You do not need complex software. Match the tool to your situation:

  • Notebook or whiteboard: Fine for one-person operations with simple projects
  • Spreadsheets: Work well for tracking tasks, timelines, and budgets for moderate-complexity projects
  • Task management apps: Trello, Asana, Monday.com, or Basecamp provide visibility for teams without heavy overhead
  • Construction-specific tools: Buildertrend, CoConstruct, Procore for contractors managing multiple jobs with subs and clients

The best tool is the one your team will actually use. A sophisticated platform that nobody updates is worse than a yellow legal pad that gets checked daily.

Common Project Management Mistakes

Underestimating time. Whatever you think it will take, add 20%. This is not padding -- it is accounting for the unexpected that always happens.

Ignoring the critical path. Identify the longest sequence of dependent tasks. Any delay on the critical path delays the entire project. Focus your attention there.

Poor communication. The customer who does not hear from you assumes the worst. Send weekly progress updates even when there is nothing exciting to report. Especially when there is nothing exciting to report.

No documentation. If it is not written down, it did not happen.

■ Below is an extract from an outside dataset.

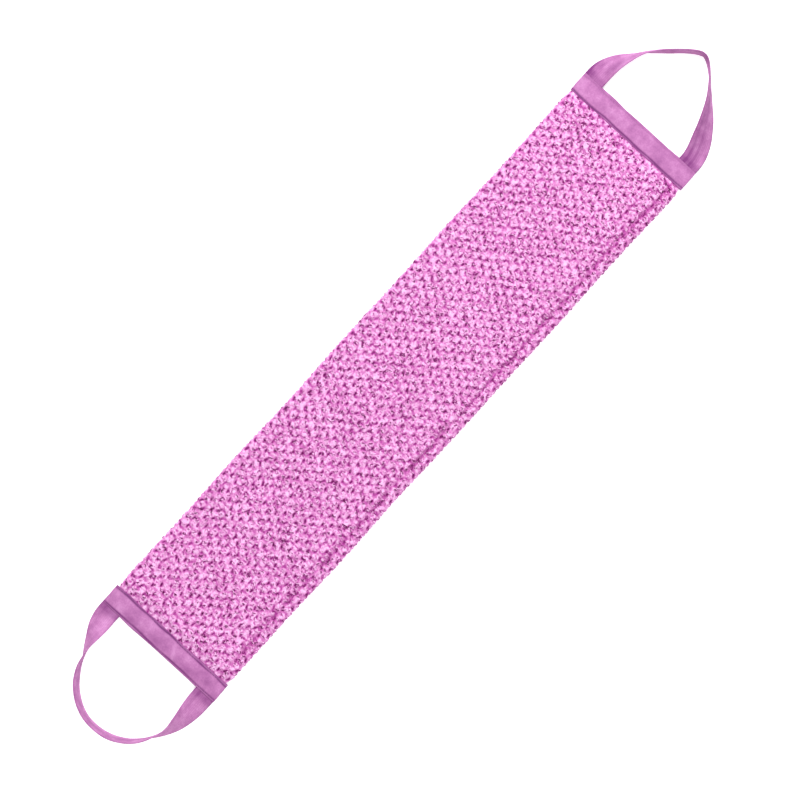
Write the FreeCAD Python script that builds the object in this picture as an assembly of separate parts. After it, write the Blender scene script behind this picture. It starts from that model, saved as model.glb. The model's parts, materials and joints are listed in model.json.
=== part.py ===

Document every agreement, change, decision, and conversation that affects scope, schedule, or budget.

Trying to manage everything from memory. Your brain is for thinking, not for storing task lists. Get everything out of your head and into a system.

The 15-Minute Daily Project Review

Spend 15 minutes every morning reviewing your active projects:

  1. What was supposed to happen yesterday? Did it?
  2. What is supposed to happen today? Is everything ready?
  3. What is coming up this week that needs preparation?
  4. Are there any risks or issues I need to address right now?
  5. Does anyone need a decision or resource from me to keep moving?

Fifteen minutes of proactive management prevents hours of reactive firefighting. It is the single highest-value habit a small business owner can build.